• [WRITTEN EXERCISE]: Extract, word for word, every line from the one containing "Write the build123d" through the one containing "from build123d import *", with both end lines kept.

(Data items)
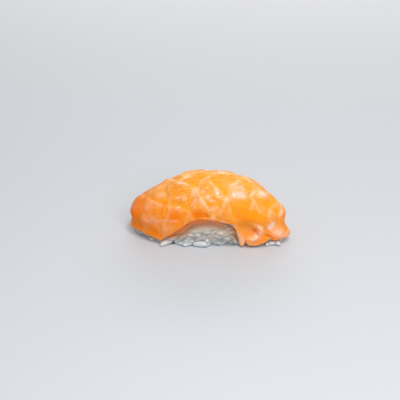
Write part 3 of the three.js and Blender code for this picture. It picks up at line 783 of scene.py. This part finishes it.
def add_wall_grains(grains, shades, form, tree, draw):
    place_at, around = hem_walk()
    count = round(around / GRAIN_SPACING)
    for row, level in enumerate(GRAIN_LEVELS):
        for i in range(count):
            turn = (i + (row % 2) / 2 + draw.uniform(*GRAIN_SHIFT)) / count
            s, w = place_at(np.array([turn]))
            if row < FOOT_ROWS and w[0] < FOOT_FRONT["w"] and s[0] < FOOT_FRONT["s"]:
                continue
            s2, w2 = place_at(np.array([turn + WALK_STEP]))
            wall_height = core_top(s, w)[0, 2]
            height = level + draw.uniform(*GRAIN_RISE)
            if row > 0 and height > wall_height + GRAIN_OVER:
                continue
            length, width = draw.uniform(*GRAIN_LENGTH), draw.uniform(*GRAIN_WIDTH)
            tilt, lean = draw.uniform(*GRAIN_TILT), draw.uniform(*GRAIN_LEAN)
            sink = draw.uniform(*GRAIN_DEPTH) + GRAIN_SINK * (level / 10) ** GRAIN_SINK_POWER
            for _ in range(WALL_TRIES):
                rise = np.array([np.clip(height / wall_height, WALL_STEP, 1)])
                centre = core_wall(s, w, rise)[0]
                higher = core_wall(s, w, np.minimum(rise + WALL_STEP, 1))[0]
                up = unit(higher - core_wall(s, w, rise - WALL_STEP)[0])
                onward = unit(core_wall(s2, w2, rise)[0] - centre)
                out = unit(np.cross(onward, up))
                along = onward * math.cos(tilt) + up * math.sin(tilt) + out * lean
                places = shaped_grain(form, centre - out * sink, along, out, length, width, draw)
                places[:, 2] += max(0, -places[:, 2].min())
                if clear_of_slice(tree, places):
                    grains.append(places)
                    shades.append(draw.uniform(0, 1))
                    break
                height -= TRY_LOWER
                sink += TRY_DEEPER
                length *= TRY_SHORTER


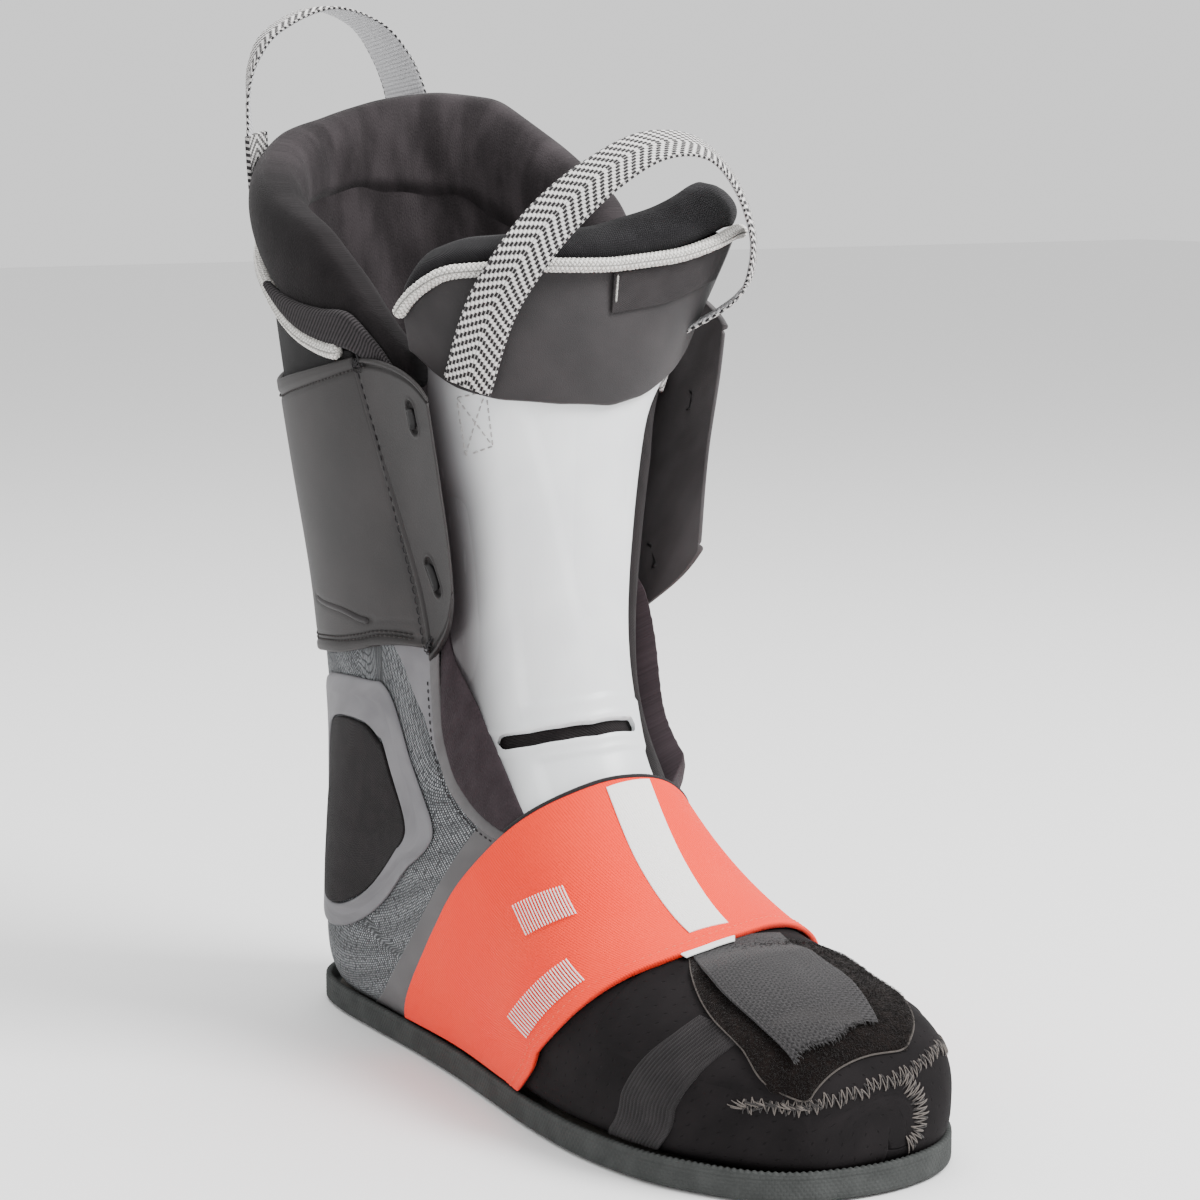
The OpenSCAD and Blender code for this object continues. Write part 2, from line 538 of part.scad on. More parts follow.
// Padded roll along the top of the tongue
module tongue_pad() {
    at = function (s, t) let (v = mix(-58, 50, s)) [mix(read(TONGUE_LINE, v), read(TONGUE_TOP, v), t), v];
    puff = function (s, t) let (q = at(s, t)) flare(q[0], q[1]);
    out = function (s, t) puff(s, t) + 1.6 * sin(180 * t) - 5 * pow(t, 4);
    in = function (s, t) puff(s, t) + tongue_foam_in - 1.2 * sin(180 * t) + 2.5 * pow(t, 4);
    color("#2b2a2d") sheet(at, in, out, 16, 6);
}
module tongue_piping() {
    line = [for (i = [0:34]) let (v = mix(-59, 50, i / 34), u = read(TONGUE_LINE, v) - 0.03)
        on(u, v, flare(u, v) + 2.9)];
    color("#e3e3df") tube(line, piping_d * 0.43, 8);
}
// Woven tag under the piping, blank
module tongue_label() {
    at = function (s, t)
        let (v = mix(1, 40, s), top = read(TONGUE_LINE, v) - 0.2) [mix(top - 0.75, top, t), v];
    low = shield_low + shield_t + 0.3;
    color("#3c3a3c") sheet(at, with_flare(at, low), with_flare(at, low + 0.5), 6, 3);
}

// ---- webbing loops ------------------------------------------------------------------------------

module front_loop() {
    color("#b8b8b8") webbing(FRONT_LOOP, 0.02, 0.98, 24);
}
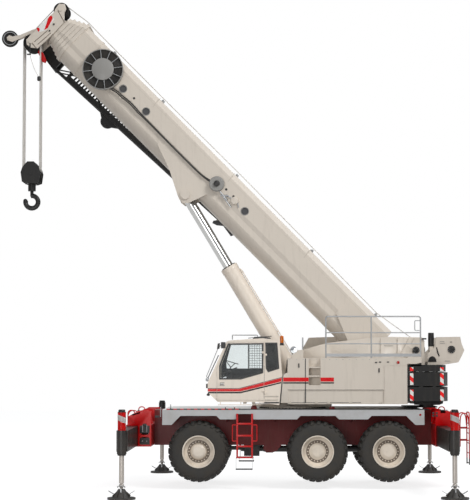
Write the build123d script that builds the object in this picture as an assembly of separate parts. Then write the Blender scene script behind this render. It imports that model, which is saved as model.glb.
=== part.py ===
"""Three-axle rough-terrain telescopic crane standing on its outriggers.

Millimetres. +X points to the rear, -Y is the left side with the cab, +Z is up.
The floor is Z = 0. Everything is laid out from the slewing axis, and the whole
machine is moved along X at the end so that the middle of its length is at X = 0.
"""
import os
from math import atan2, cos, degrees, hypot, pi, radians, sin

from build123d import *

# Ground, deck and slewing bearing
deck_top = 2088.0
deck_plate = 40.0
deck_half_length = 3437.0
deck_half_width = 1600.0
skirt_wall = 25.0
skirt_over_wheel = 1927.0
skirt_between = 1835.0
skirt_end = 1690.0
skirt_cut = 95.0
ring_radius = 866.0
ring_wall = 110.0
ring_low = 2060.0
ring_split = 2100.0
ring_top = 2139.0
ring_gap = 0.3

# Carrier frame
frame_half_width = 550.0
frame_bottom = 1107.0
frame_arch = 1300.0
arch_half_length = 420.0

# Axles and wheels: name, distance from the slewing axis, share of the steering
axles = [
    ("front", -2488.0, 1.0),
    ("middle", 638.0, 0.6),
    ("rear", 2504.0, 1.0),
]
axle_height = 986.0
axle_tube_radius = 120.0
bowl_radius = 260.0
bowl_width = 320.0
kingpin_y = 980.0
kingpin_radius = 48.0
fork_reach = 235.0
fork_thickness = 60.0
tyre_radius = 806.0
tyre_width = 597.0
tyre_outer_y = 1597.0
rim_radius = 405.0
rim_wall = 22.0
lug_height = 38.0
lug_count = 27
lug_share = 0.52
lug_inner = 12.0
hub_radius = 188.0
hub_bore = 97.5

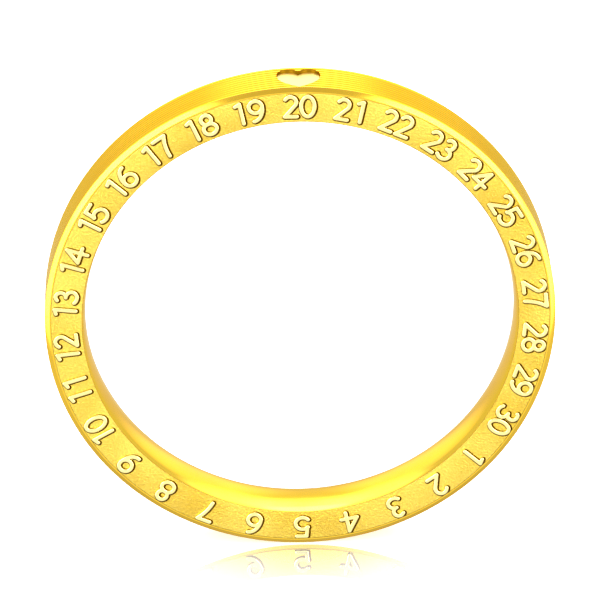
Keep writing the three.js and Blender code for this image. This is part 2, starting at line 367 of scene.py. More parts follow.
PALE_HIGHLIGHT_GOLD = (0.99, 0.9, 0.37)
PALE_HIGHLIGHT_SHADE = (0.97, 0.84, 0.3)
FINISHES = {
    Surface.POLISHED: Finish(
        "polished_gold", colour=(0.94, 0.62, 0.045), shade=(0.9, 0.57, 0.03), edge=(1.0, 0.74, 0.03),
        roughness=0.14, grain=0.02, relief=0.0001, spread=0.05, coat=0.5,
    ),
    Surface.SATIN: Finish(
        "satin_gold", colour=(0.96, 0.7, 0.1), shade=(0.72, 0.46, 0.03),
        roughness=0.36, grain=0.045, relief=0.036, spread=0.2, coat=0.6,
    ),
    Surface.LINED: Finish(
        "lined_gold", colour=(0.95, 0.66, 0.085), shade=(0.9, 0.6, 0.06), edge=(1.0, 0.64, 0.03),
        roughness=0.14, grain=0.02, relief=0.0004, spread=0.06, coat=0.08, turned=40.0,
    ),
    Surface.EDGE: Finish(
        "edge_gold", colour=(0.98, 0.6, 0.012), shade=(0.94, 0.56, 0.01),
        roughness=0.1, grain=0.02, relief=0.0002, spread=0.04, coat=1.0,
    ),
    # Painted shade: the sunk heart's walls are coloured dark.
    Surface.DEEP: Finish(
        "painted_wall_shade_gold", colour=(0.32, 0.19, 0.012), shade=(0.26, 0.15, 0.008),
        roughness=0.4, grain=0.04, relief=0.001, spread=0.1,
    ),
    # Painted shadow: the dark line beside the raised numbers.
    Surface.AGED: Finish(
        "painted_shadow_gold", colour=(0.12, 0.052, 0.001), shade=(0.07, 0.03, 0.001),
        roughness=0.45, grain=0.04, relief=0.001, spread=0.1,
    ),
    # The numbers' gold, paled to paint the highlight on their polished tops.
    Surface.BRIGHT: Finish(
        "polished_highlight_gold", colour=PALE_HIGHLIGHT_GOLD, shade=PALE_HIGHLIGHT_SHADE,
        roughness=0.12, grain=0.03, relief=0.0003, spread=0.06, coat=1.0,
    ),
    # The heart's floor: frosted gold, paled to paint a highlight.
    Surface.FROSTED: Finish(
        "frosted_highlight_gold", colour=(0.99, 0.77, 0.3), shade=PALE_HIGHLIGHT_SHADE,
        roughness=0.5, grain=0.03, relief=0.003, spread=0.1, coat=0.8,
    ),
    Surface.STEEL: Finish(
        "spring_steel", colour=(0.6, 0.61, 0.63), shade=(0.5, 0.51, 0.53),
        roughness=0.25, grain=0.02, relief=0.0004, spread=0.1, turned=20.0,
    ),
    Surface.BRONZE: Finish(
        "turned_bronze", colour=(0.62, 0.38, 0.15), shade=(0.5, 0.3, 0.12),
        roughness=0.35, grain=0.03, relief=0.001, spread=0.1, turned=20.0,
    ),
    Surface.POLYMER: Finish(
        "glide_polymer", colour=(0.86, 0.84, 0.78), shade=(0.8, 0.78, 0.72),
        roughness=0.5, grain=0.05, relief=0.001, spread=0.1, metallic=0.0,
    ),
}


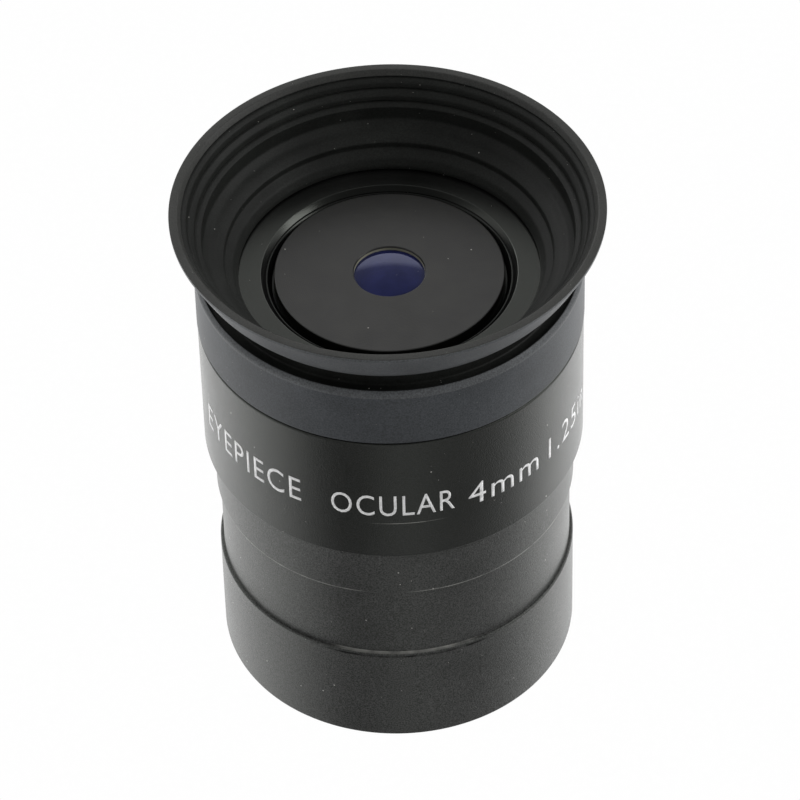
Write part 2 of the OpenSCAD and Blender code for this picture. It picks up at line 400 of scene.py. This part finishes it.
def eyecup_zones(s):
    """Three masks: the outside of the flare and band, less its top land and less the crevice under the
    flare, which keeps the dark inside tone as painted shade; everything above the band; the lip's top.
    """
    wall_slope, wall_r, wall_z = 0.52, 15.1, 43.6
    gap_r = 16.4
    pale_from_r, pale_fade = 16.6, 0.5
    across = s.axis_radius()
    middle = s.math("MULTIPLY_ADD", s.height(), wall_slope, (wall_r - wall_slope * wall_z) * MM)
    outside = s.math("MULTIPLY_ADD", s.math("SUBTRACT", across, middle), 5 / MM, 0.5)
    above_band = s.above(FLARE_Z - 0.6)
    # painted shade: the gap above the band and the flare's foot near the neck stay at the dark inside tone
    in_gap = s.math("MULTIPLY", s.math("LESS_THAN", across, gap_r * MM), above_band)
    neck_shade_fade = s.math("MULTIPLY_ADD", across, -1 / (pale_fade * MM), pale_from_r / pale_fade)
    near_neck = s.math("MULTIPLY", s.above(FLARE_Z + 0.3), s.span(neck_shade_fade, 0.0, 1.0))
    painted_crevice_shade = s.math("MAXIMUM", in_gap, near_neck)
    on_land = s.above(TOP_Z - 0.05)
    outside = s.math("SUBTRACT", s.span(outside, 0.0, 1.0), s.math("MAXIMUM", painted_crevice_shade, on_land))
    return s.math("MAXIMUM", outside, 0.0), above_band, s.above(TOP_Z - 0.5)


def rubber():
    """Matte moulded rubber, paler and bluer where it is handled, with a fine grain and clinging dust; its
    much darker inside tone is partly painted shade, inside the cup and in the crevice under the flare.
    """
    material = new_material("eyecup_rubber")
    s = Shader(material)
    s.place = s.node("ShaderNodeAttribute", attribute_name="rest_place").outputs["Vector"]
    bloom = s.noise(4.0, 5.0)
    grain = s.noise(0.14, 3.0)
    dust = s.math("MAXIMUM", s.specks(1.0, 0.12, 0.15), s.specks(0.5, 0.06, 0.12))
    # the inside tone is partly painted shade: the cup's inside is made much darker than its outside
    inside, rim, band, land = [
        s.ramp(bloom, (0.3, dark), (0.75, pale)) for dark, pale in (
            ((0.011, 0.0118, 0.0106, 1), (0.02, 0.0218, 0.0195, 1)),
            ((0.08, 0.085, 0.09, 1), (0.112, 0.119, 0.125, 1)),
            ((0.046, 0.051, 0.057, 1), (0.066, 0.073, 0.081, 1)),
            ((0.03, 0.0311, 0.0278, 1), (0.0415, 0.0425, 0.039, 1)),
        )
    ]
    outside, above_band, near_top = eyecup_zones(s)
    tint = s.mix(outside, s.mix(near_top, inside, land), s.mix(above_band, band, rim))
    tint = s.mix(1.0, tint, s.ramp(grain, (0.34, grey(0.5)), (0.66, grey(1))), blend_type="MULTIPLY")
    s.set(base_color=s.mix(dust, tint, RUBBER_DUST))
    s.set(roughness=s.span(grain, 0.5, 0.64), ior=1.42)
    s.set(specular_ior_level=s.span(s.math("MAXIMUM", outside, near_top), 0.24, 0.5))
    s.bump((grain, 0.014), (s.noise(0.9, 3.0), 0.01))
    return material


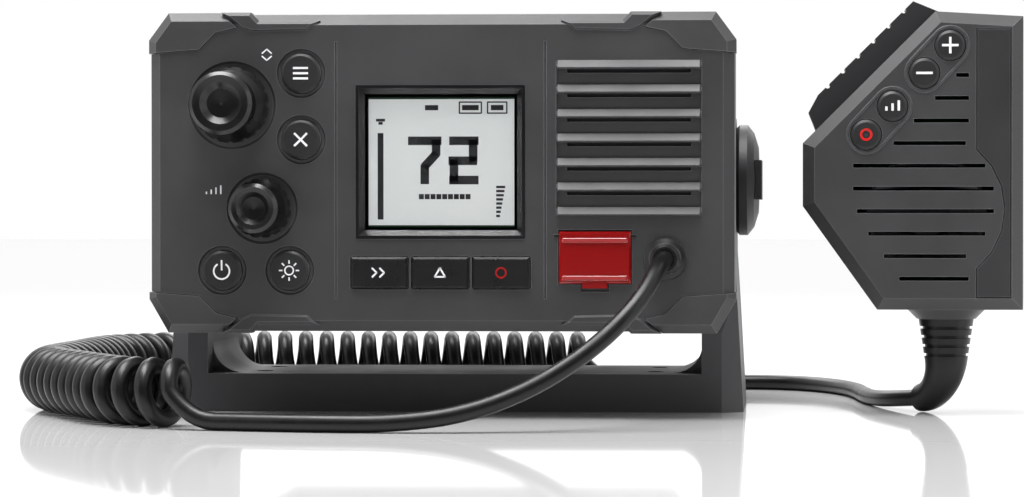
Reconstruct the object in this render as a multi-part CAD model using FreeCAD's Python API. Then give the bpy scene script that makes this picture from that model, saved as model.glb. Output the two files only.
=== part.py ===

• [WRITTEN SOLUTION]:
Write the build123d script that builds the object in this picture as an assembly of separate parts. Then write the Blender scene script behind this render. It imports that model, which is saved as model.glb.
=== part.py ===
"""Three-axle rough-terrain telescopic crane standing on its outriggers.

Millimetres. +X points to the rear, -Y is the left side with the cab, +Z is up.
The floor is Z = 0. Everything is laid out from the slewing axis, and the whole
machine is moved along X at the end so that the middle of its length is at X = 0.
"""
import os
from math import atan2, cos, degrees, hypot, pi, radians, sin

from build123d import *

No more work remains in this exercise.